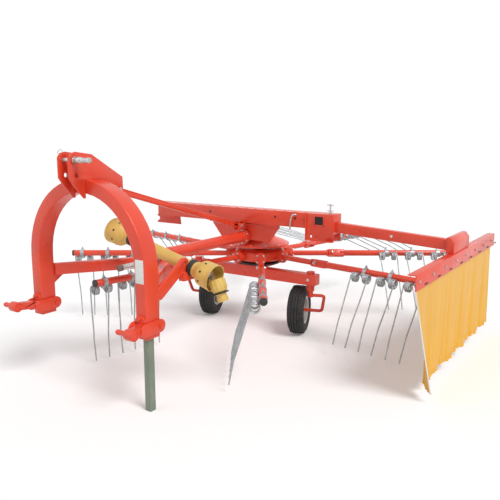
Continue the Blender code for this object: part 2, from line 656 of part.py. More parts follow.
def far_fork():
    """Forked plate hung under the channel's right end."""
    outline = ((-0.830, CHANNEL_LOW - GAP), (-0.660, CHANNEL_LOW - GAP), (-0.650, 0.765), (-0.905, 0.765),
               (-0.905, 0.780), (-0.880, 0.792), (-0.880, 0.812), (-0.905, 0.824), (-0.905, CHANNEL_LOW - GAP))
    upright = plate(outline, "Y", CHANNEL_Y - 0.006, CHANNEL_Y + 0.006)
    top = block((-0.845, CHANNEL_Y - CHANNEL_D / 2, CHANNEL_LOW - 0.008 - GAP),
                (-0.665, CHANNEL_Y + CHANNEL_D / 2, CHANNEL_LOW - GAP))
    return finish(combine(top, [upright]), "far_fork", "red_paint")


def curtain_slide(parent):
    """Rectangular tube that carries the curtain rail and slides in the guide."""
    half = math.dist((SLIDE_X[0], SLIDE_Z[0]), (SLIDE_X[1], SLIDE_Z[1])) / 2
    w, h = SLIDE_W / 2, SLIDE_H / 2
    body = block((-half, -w, -h), (half, w, h), slide_matrix())
    bore = block((-half - 0.1, -w + 0.005, -h + 0.005), (half + 0.1, w - 0.005, h - 0.005), slide_matrix())
    combine(body, [bore], "DIFFERENCE")
    return finish(body, "curtain_slide", "red_paint", pivot=slide_matrix().translation, parent=parent)


def slide_end(parent):
    """Long folded bracket that closes the slide's outer end and bolts to the rail."""
    dip = math.atan2(SLIDE_Z[0] - SLIDE_Z[1], SLIDE_X[1] - SLIDE_X[0])
    x = SLIDE_X[1] + SLIDE_H / 2 * math.sin(dip) + GAP
    foot = RAIL_Z[1] + GAP
    outline = ((x, foot), (RAIL_X - 0.003, foot), (RAIL_X - 0.003, 0.826), (x + 0.026, 0.857), (x, 0.857))
    body = plate(outline, "Y", -0.250, 0.100)
    return finish(body, "slide_end", "red_paint", pivot=slide_matrix().translation, parent=parent)


def curtain_rail(parent):
    """Angle rail that clamps the curtain's top edge."""
    outline = ((RAIL_X, RAIL_Z[0]), (RAIL_X + 0.006, RAIL_Z[0]), (RAIL_X + 0.006, RAIL_Z[1]),
               (RAIL_X - 0.044, RAIL_Z[1]), (RAIL_X - 0.044, RAIL_Z[1] - 0.006), (RAIL_X, RAIL_Z[1] - 0.006))
    body = plate(outline, "Y", RAIL_Y[0], RAIL_Y[1])
    return finish(body, "curtain_rail", "red_paint", pivot=slide_matrix().translation, parent=parent)


def curtain(parent):
    """Hanging cloth, as a thin closed sheet that drifts outward towards its front lower corner."""
    columns = 14
    drops = (0.0, 0.14, 0.40, 0.70, 1.0)
    rows = len(drops) - 1
    bm = bmesh.new()
    skins = []
    for offset in (0.0, -CURTAIN_T):
        grid = []
        for j in range(rows + 1):
            drop = drops[j]
            line = []
            for i in range(columns + 1):
                back = i / columns
                y = CURTAIN_Y[0] + (CURTAIN_Y[1] - CURTAIN_Y[0]) * back
                z = CURTAIN_Z[1] + (CURTAIN_Z[0] - CURTAIN_Z[1]) * drop
                flare = max(0.0, 1.0 - back / 0.22) ** 2
                hang = max(0.0, drop - 0.14)
                y += 0.140 * flare * hang
                z -= 0.030 * flare * hang
                x = RAIL_X - GAP + offset + 0.070 * flare * hang
                line.append(bm.verts.new((x, y, z)))
            grid.append(line)
        skins.append(grid)
    for grid in skins:
        for j in range(rows):
            for i in range(columns):
                bm.faces.new((grid[j][i], grid[j][i + 1], grid[j + 1][i + 1], grid[j + 1][i]))
    outer, inner = skins
    rim_out = outer[0] + [line[-1] for line in outer[1:]] + outer[-1][-2::-1] + [line[0] for line in outer[-2:0:-1]]
    rim_in = inner[0] + [line[-1] for line in inner[1:]] + inner[-1][-2::-1] + [line[0] for line in inner[-2:0:-1]]
    for i in range(len(rim_out)):
        k = (i + 1) % len(rim_out)
        bm.faces.new((rim_out[i], rim_out[k], rim_in[k], rim_in[i]))
    body = as_object(bm)
    return finish(body, "curtain", "curtain_cloth", pivot=slide_matrix().translation, parent=parent)


# ---- stowed drive shaft ------------------------------------------------------------------
def pto_point(along_x):
    """Point of the drive shaft's axis at a distance from the far end of its guard tube."""
    a = Vector((PTO_A[0], PTO_Y, PTO_A[1]))
    b = Vector((PTO_B[0], PTO_Y, PTO_B[1]))
    return a + (b - a).normalized() * along_x


def pto_length():
    return math.dist(PTO_A, PTO_B)


def pto_guard_tube():
    body = rod(pto_point(0), pto_point(pto_length()), PTO_R, 24)
    return finish(body, "pto_guard_tube", "yellow_plastic", smooth=True)


def pto_bell(name, at, way):
    """Guard bell: narrow neck against the guard tube, open wide mouth."""
    a = pto_point(at)
    matrix = along(a, pto_point(at + way)).copy()
    matrix.translation = a
    body = lathe(((0.014, 0.0), (0.044, 0.0), (0.050, 0.030), (0.072, 0.060), (0.078, 0.150), (0.074, 0.150),
                  (0.068, 0.064), (0.046, 0.036), (0.040, 0.012), (0.014, 0.012)), 22, matrix)
    return finish(body, name, "yellow_plastic", smooth=True)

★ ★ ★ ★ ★

* Exercise brief *
Give the data again, exactly as it stands.

* Exercise response *
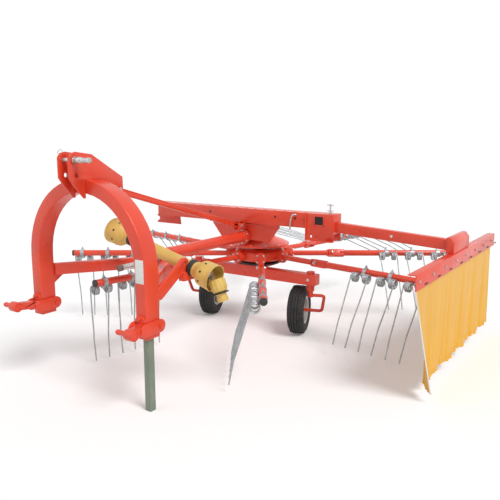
Continue the Blender code for this object: part 2, from line 656 of part.py. More parts follow.
def far_fork():
    """Forked plate hung under the channel's right end."""
    outline = ((-0.830, CHANNEL_LOW - GAP), (-0.660, CHANNEL_LOW - GAP), (-0.650, 0.765), (-0.905, 0.765),
               (-0.905, 0.780), (-0.880, 0.792), (-0.880, 0.812), (-0.905, 0.824), (-0.905, CHANNEL_LOW - GAP))
    upright = plate(outline, "Y", CHANNEL_Y - 0.006, CHANNEL_Y + 0.006)
    top = block((-0.845, CHANNEL_Y - CHANNEL_D / 2, CHANNEL_LOW - 0.008 - GAP),
                (-0.665, CHANNEL_Y + CHANNEL_D / 2, CHANNEL_LOW - GAP))
    return finish(combine(top, [upright]), "far_fork", "red_paint")


def curtain_slide(parent):
    """Rectangular tube that carries the curtain rail and slides in the guide."""
    half = math.dist((SLIDE_X[0], SLIDE_Z[0]), (SLIDE_X[1], SLIDE_Z[1])) / 2
    w, h = SLIDE_W / 2, SLIDE_H / 2
    body = block((-half, -w, -h), (half, w, h), slide_matrix())
    bore = block((-half - 0.1, -w + 0.005, -h + 0.005), (half + 0.1, w - 0.005, h - 0.005), slide_matrix())
    combine(body, [bore], "DIFFERENCE")
    return finish(body, "curtain_slide", "red_paint", pivot=slide_matrix().translation, parent=parent)


def slide_end(parent):
    """Long folded bracket that closes the slide's outer end and bolts to the rail."""
    dip = math.atan2(SLIDE_Z[0] - SLIDE_Z[1], SLIDE_X[1] - SLIDE_X[0])
    x = SLIDE_X[1] + SLIDE_H / 2 * math.sin(dip) + GAP
    foot = RAIL_Z[1] + GAP
    outline = ((x, foot), (RAIL_X - 0.003, foot), (RAIL_X - 0.003, 0.826), (x + 0.026, 0.857), (x, 0.857))
    body = plate(outline, "Y", -0.250, 0.100)
    return finish(body, "slide_end", "red_paint", pivot=slide_matrix().translation, parent=parent)


def curtain_rail(parent):
    """Angle rail that clamps the curtain's top edge."""
    outline = ((RAIL_X, RAIL_Z[0]), (RAIL_X + 0.006, RAIL_Z[0]), (RAIL_X + 0.006, RAIL_Z[1]),
               (RAIL_X - 0.044, RAIL_Z[1]), (RAIL_X - 0.044, RAIL_Z[1] - 0.006), (RAIL_X, RAIL_Z[1] - 0.006))
    body = plate(outline, "Y", RAIL_Y[0], RAIL_Y[1])
    return finish(body, "curtain_rail", "red_paint", pivot=slide_matrix().translation, parent=parent)


def curtain(parent):
    """Hanging cloth, as a thin closed sheet that drifts outward towards its front lower corner."""
    columns = 14
    drops = (0.0, 0.14, 0.40, 0.70, 1.0)
    rows = len(drops) - 1
    bm = bmesh.new()
    skins = []
    for offset in (0.0, -CURTAIN_T):
        grid = []
        for j in range(rows + 1):
            drop = drops[j]
            line = []
            for i in range(columns + 1):
                back = i / columns
                y = CURTAIN_Y[0] + (CURTAIN_Y[1] - CURTAIN_Y[0]) * back
                z = CURTAIN_Z[1] + (CURTAIN_Z[0] - CURTAIN_Z[1]) * drop
                flare = max(0.0, 1.0 - back / 0.22) ** 2
                hang = max(0.0, drop - 0.14)
                y += 0.140 * flare * hang
                z -= 0.030 * flare * hang
                x = RAIL_X - GAP + offset + 0.070 * flare * hang
                line.append(bm.verts.new((x, y, z)))
            grid.append(line)
        skins.append(grid)
    for grid in skins:
        for j in range(rows):
            for i in range(columns):
                bm.faces.new((grid[j][i], grid[j][i + 1], grid[j + 1][i + 1], grid[j + 1][i]))
    outer, inner = skins
    rim_out = outer[0] + [line[-1] for line in outer[1:]] + outer[-1][-2::-1] + [line[0] for line in outer[-2:0:-1]]
    rim_in = inner[0] + [line[-1] for line in inner[1:]] + inner[-1][-2::-1] + [line[0] for line in inner[-2:0:-1]]
    for i in range(len(rim_out)):
        k = (i + 1) % len(rim_out)
        bm.faces.new((rim_out[i], rim_out[k], rim_in[k], rim_in[i]))
    body = as_object(bm)
    return finish(body, "curtain", "curtain_cloth", pivot=slide_matrix().translation, parent=parent)


# ---- stowed drive shaft ------------------------------------------------------------------
def pto_point(along_x):
    """Point of the drive shaft's axis at a distance from the far end of its guard tube."""
    a = Vector((PTO_A[0], PTO_Y, PTO_A[1]))
    b = Vector((PTO_B[0], PTO_Y, PTO_B[1]))
    return a + (b - a).normalized() * along_x


def pto_length():
    return math.dist(PTO_A, PTO_B)


def pto_guard_tube():
    body = rod(pto_point(0), pto_point(pto_length()), PTO_R, 24)
    return finish(body, "pto_guard_tube", "yellow_plastic", smooth=True)


def pto_bell(name, at, way):
    """Guard bell: narrow neck against the guard tube, open wide mouth."""
    a = pto_point(at)
    matrix = along(a, pto_point(at + way)).copy()
    matrix.translation = a
    body = lathe(((0.014, 0.0), (0.044, 0.0), (0.050, 0.030), (0.072, 0.060), (0.078, 0.150), (0.074, 0.150),
                  (0.068, 0.064), (0.046, 0.036), (0.040, 0.012), (0.014, 0.012)), 22, matrix)
    return finish(body, name, "yellow_plastic", smooth=True)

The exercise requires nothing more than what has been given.